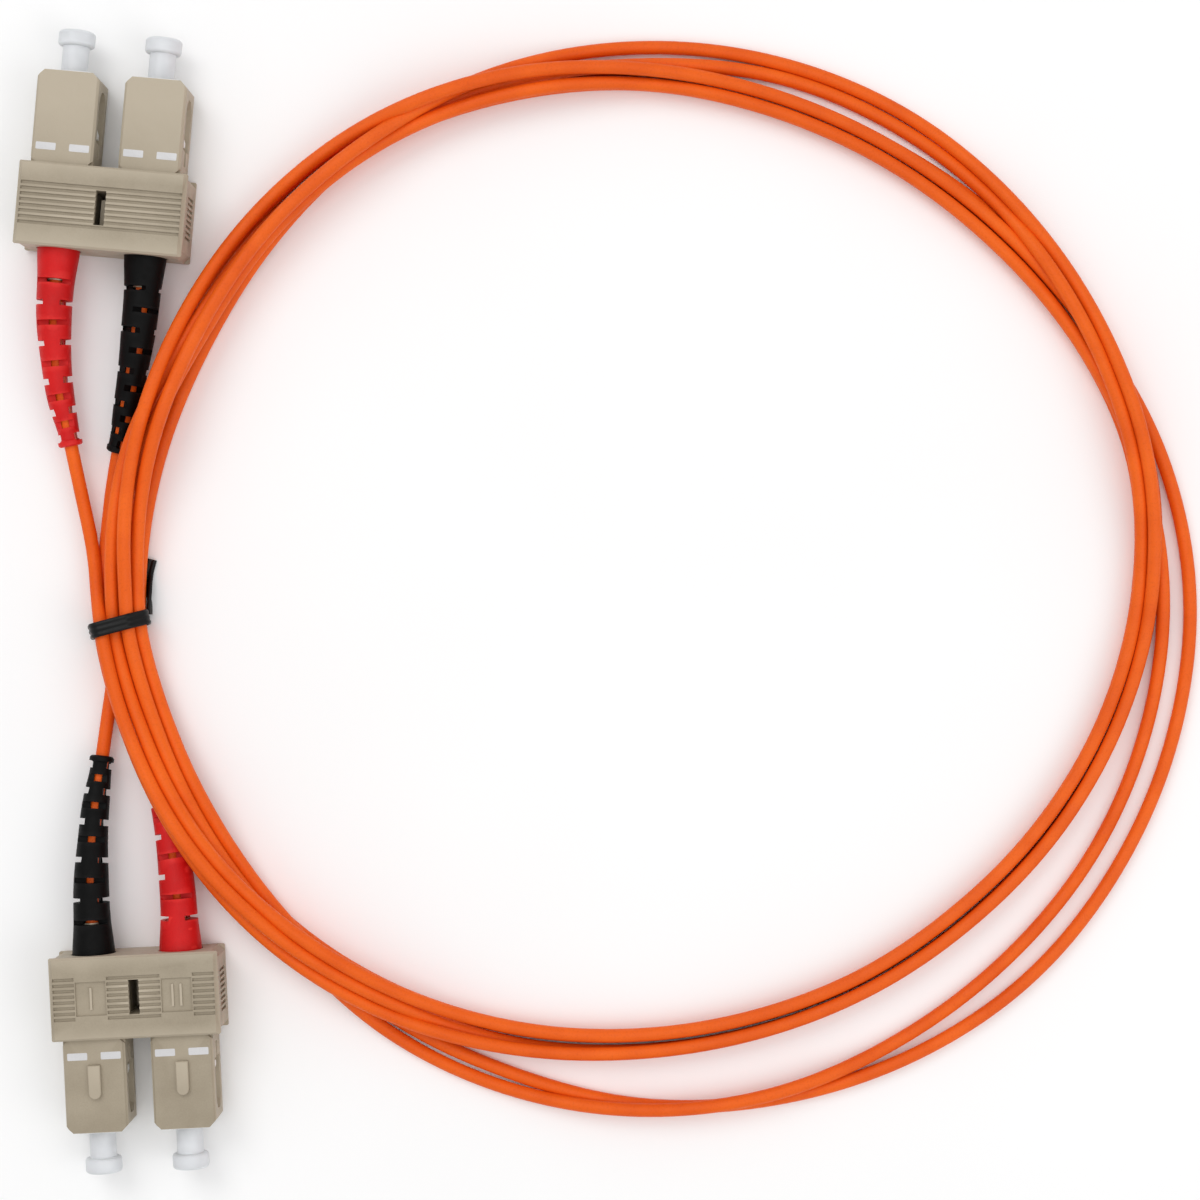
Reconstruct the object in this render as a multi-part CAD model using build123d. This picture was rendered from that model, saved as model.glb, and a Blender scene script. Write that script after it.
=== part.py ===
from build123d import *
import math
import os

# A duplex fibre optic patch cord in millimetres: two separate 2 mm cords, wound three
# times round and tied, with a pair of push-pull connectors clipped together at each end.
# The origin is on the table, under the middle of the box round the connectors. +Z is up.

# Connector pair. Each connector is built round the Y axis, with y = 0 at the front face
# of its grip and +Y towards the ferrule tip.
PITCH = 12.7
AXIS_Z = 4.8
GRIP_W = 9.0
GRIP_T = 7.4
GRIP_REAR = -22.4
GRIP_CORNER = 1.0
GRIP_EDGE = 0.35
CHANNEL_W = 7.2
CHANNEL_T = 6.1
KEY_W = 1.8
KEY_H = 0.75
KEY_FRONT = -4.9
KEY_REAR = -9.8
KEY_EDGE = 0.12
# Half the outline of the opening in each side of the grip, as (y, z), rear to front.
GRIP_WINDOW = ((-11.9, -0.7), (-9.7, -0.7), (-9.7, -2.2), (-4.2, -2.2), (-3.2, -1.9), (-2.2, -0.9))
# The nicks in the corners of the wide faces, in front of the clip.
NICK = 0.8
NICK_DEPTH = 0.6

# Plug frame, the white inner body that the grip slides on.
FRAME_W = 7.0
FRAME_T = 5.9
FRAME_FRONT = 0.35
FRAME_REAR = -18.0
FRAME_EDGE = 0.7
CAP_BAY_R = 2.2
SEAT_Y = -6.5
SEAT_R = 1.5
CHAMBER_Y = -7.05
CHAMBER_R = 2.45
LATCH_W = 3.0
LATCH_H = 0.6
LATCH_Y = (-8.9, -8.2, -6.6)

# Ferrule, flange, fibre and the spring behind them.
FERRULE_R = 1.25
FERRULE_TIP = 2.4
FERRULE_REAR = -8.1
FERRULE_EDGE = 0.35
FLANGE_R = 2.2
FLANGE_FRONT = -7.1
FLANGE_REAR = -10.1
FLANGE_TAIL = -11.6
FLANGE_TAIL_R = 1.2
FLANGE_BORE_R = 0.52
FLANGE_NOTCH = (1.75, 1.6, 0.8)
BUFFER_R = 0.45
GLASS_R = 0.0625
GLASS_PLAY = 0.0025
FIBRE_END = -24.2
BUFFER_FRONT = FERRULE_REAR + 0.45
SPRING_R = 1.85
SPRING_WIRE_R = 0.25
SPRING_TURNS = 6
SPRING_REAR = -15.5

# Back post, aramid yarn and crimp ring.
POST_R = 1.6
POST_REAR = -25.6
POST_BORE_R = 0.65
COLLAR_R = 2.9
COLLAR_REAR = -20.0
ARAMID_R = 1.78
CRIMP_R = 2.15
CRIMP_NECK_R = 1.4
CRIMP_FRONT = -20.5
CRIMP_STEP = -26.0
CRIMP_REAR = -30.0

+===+

▶ **WHAT TO DO**: Exactly as they stand, set down the lines from the top of the data through the line with "# The origin".

▶ **OUTPUT OF THE TASK**:
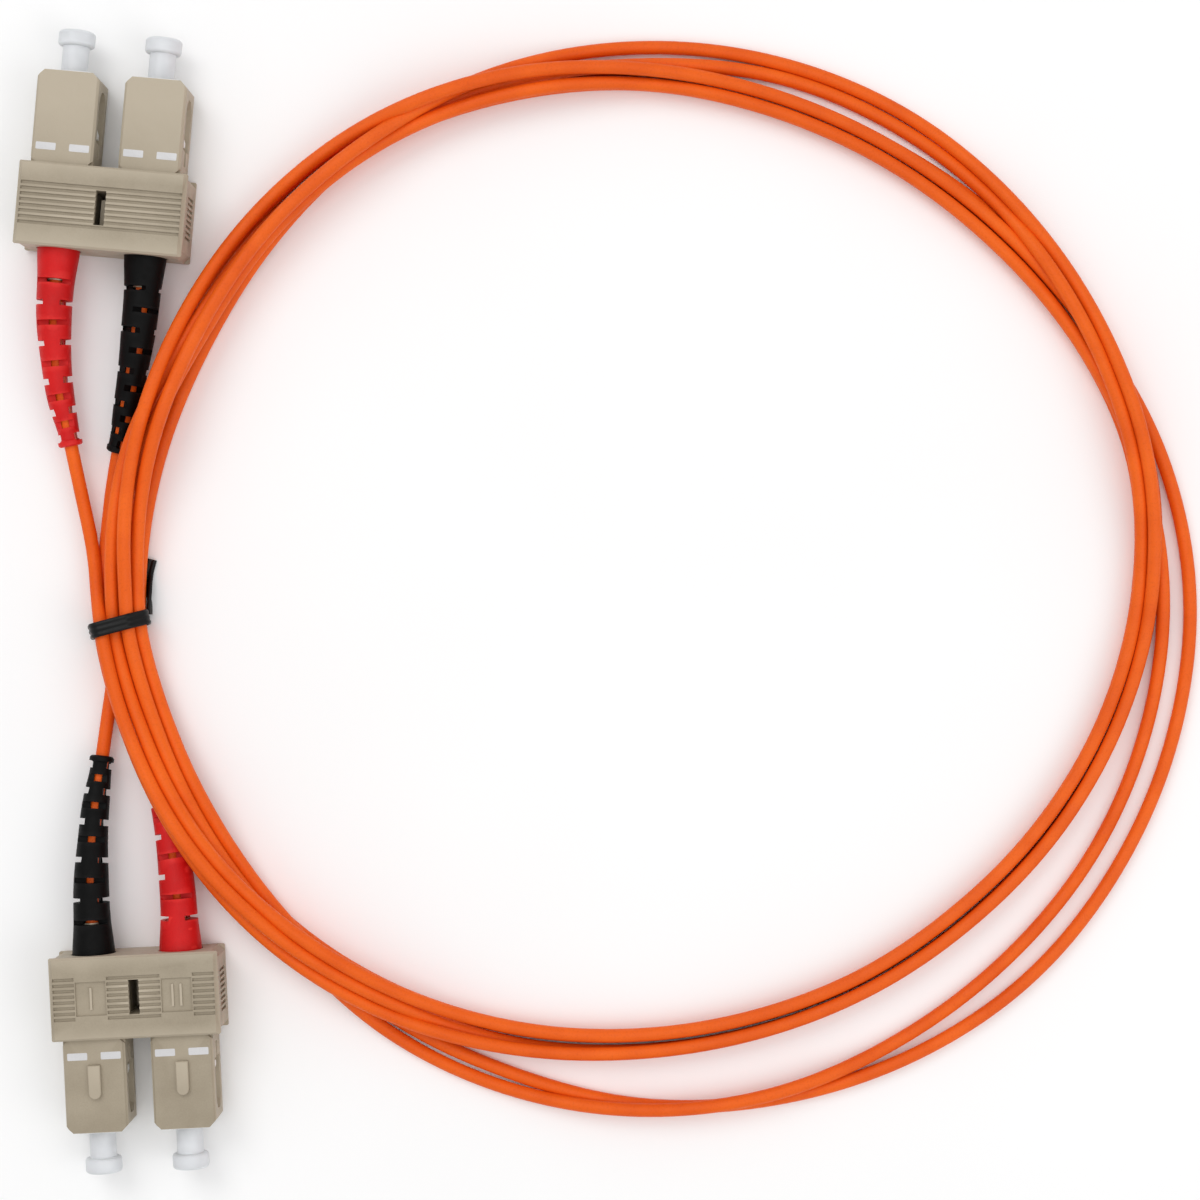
Reconstruct the object in this render as a multi-part CAD model using build123d. This picture was rendered from that model, saved as model.glb, and a Blender scene script. Write that script after it.
=== part.py ===
from build123d import *
import math
import os

# A duplex fibre optic patch cord in millimetres: two separate 2 mm cords, wound three
# times round and tied, with a pair of push-pull connectors clipped together at each end.
# The origin is on the table, under the middle of the box round the connectors. +Z is up.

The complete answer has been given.